My Experience with KDE 4.1: Not Worth It Yet

I recently bought a new Dell Laptop (an M1530).  The first task was reinstalling.  I went with Kubuntu + KDE 4.1, having just read some buzz (I think from Slashdot).  Long story short: I’m back to Gnome.  I write this post to counterbalance some (what I interpret as) undeserved hype.

First, the good.  KDE 4.1 is pretty cool/professional looking.  It has a very intuitive menu interface, and nice integration with desktop widgets.  KDE in general has a nice design philosophy.  Some KDE features (e.g., the wireless connection applet) are better than their Gnome (GDM) counterparts.

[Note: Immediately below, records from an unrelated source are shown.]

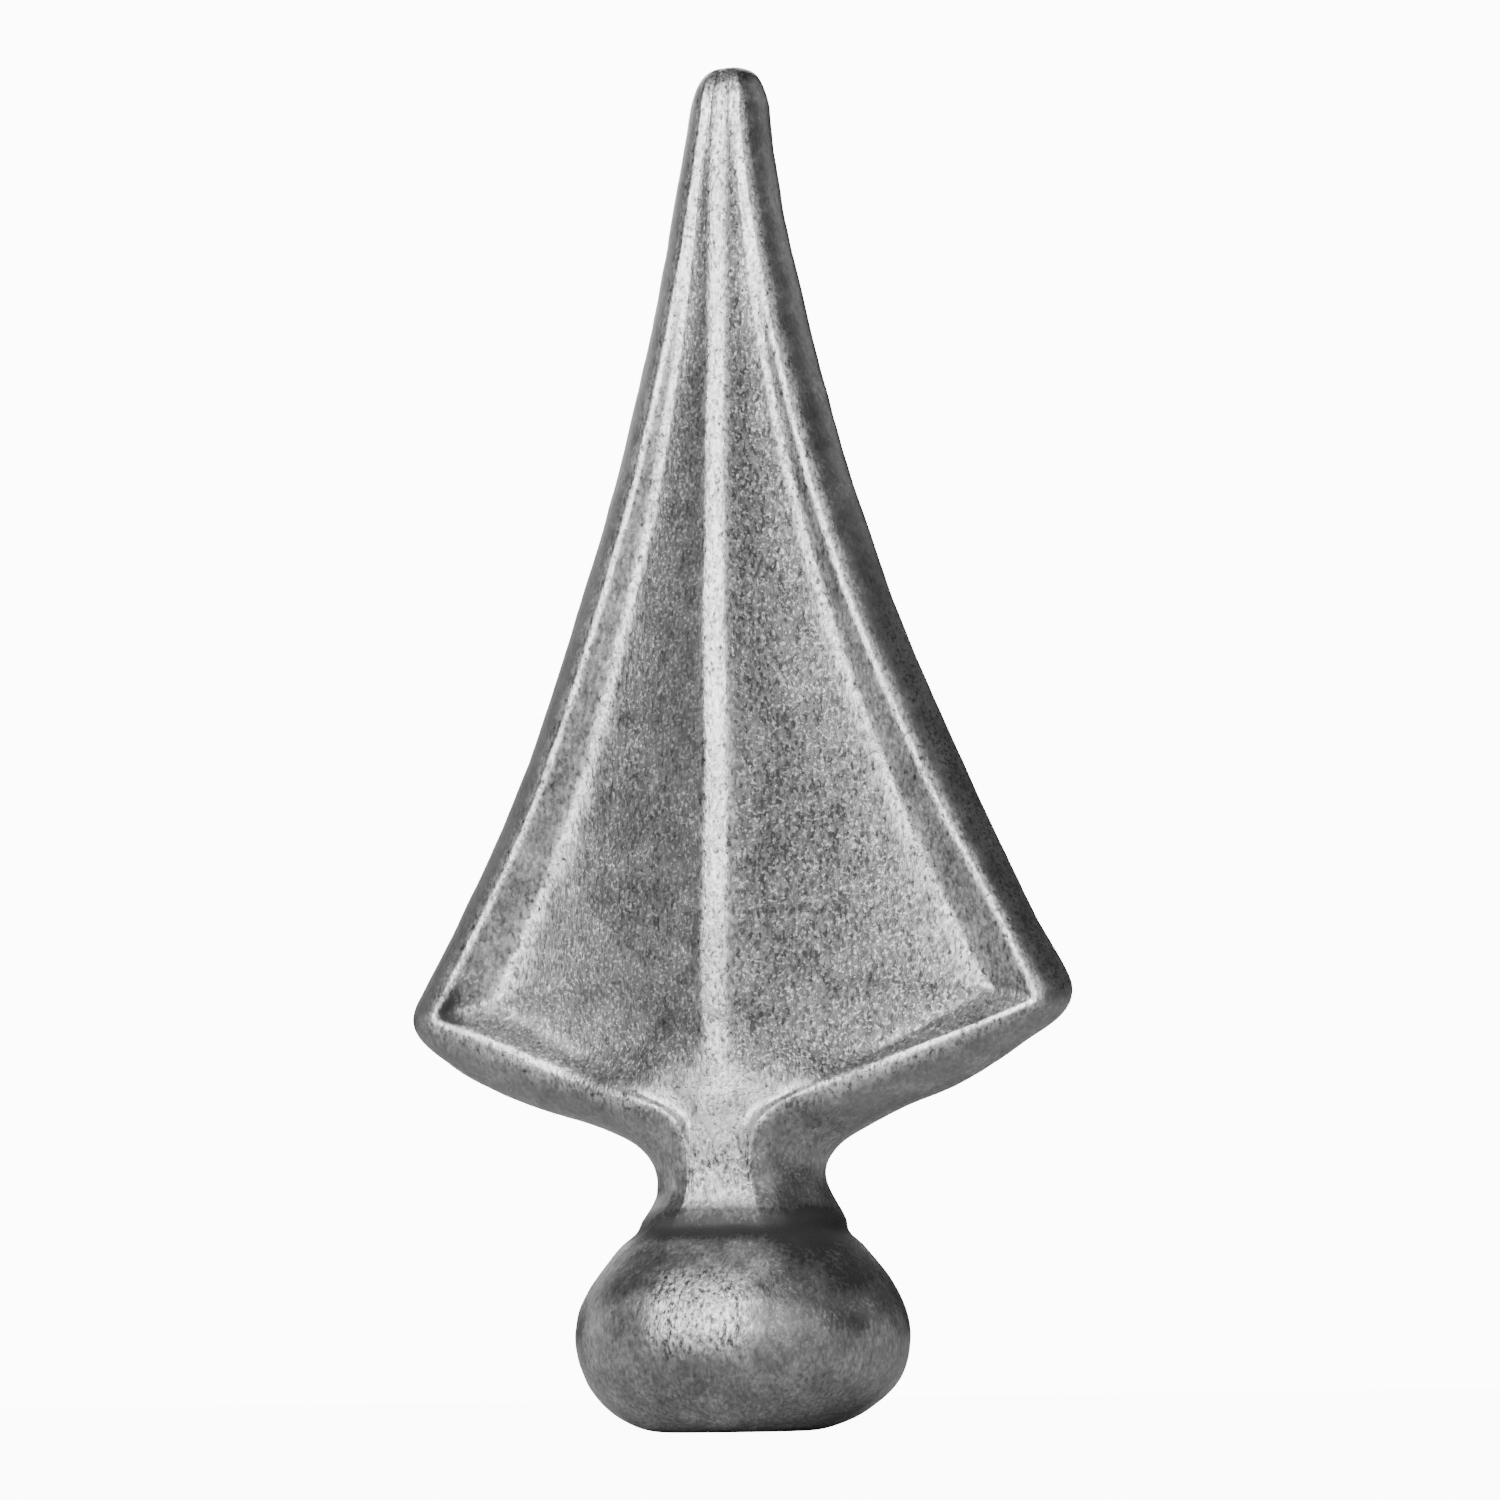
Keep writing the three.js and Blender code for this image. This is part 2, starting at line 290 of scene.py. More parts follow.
# %% Guide lines
def guide_line(foot_x, waist_z, corner, tip_x, bow, waist_rounding, corner_rounding):
    """A function of the station that gives a guide line's point as (half width, height).

    The line climbs the neck at half width foot_x, turns at the waist, runs straight to the
    corner and from there, bowed inwards, to the tip. Both bends are rounded.
    """
    foot = Vector((foot_x, NECK_FOOT_Z))
    waist = Vector((foot_x, waist_z))
    corner = Vector(corner)
    tip = Vector((tip_x, TIP_SHOULDER_Z))
    chord = tip - corner
    inward = Vector((-chord.y, chord.x)).normalized()
    pull = corner.lerp(tip, 0.5) + inward * 2 * bow
    neck_end = waist + (foot - waist).normalized() * waist_rounding
    bottom_start = waist + (corner - waist).normalized() * waist_rounding
    bottom_end = corner + (waist - corner).normalized() * corner_rounding
    side_start = corner_rounding / chord.length

    def point(station):
        if station <= 0:
            return foot.lerp(neck_end, station + 1)
        if station <= 1:
            return bend(neck_end, waist, bottom_start, station)
        if station <= 2:
            return bottom_start.lerp(bottom_end, station - 1)
        if station <= 3:
            side = bend(corner, pull, tip, side_start)
            return bend(bottom_end, corner, side, station - 2)
        return bend(corner, pull, tip, mix(side_start, 1, station - 3))

    return point


print("stations: -1 neck 0 waist 1 bottom 2 corner 3 side 4")

# %% The four lines
outline = guide_line(
    foot_x=NECK_HALF_WIDTH,
    waist_z=30.1,
    corner=(39.4, 42.8),
    tip_x=4.85,
    bow=4.9,
    waist_rounding=4.7,
    corner_rounding=7.0,
)
crest = guide_line(
    foot_x=3.5,
    waist_z=33.5,
    corner=(34.2, 45.0),
    tip_x=2.3,
    bow=5.2,
    waist_rounding=5.5,
    corner_rounding=1.0,
)
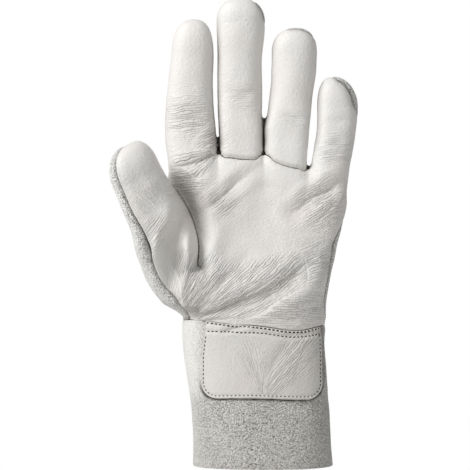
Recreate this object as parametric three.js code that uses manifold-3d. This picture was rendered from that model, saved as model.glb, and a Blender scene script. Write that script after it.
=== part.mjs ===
// A leather work glove for the left hand, shown as a hand fills it: fingers up, palm to the front.
// The palm side, the thumb front and the vein patch are smooth grain leather. The back of the hand,
// the back of the thumb and the cuff are suede. Every piece is a leather wall, and the glove is hollow
// from the open end of the cuff to each fingertip.
//
// Millimetres. X runs to the little finger's side, -Y out of the palm, +Z to the fingertips.
// The origin is the middle of the cuff's open end, where the hand goes in.

import * as THREE from 'three';
import { mergeVertices } from 'three/addons/utils/BufferGeometryUtils.js';
import Module from 'manifold-3d';

const wasm = await Module();
wasm.setup();

// Driving dimensions

const WALL = 1.6; // thickness of the leather
const SEAM_GAP = 0.3; // clearance between two pieces that are sewn edge to edge
const SEAM_BEHIND = 2.4; // how far the side seams lie behind the widest line of a finger
const HEM_Z = 75; // lower edge of the palm and back, tucked into the cuff
const GLOVE_LENGTH = 280;
const PATCH_WALL = 1.4;
const REACH = 110; // further from the middle line than any leather
const OVERSHOOT = 4; // how far a cutting form runs past the end that it opens

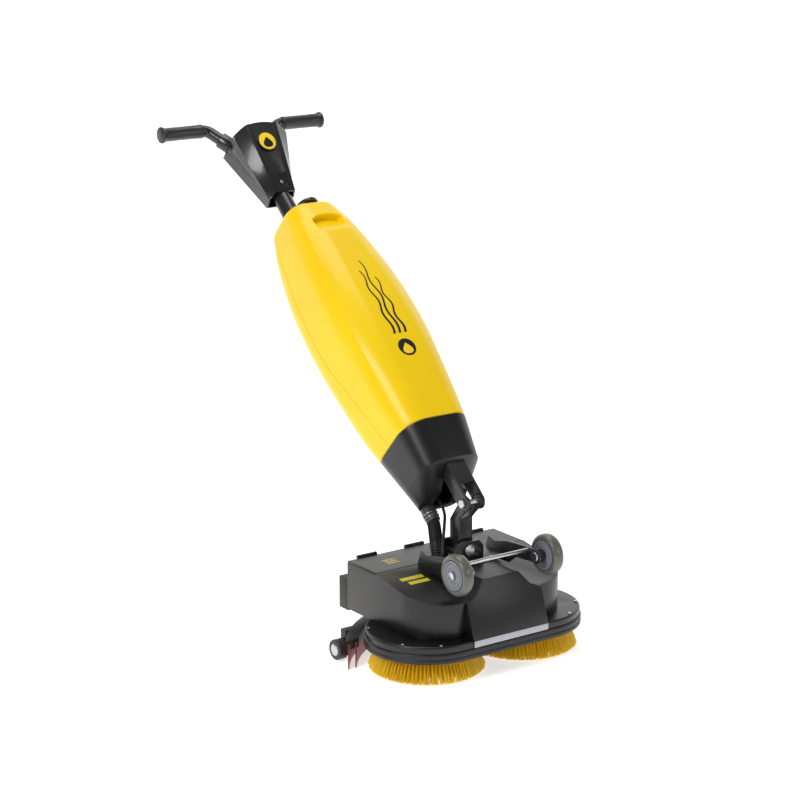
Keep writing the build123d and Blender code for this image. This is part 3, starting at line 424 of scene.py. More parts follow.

However, I had a bunch of problems:

  • A bunch of stuff just didn’t work right out of the box.  Important things such as suspend/hibernate and sound.  Nvidia drivers screwed up the fonts (a common problem), and I had to fix manually.  When I log into GDM, all these problems go away by default!
  • The window manager constantly consumed 20-30% of my fast/new dual-core CPU until I tweaked some of the defaults.  It’s not capable of using 3D graphics, so everything’s sluggish.  One could enable Beryl effects, but the integration between the KDE window manger and Beryl is terrible and buggy.  GDM has good Beryl support and integration.
  • Tons of bugs.  This will probably improve.  However, I found a whole lot of problems in two days of futzing (note: nothing that crashed the system).  Some features (such as the “download more widgets from the web”) appeared to be non-implemented stubs!
  • Important features were missing.  E.g., there was no applet to monitor system load.  C’mon, windows 2000 had this.  There was ksysmon, but that is a full window, and consumed 10-20% CPU.

Some of this is especially worrisome.  One of the tenets of Linux windowing systems is that they are merely interchangeable front-ends.  However, this was very much not the case.  On my box, suspend/hibernate, sound, and shortcut keys work out of the box using GDM, but not using KDE 4.1.  What’s the deal?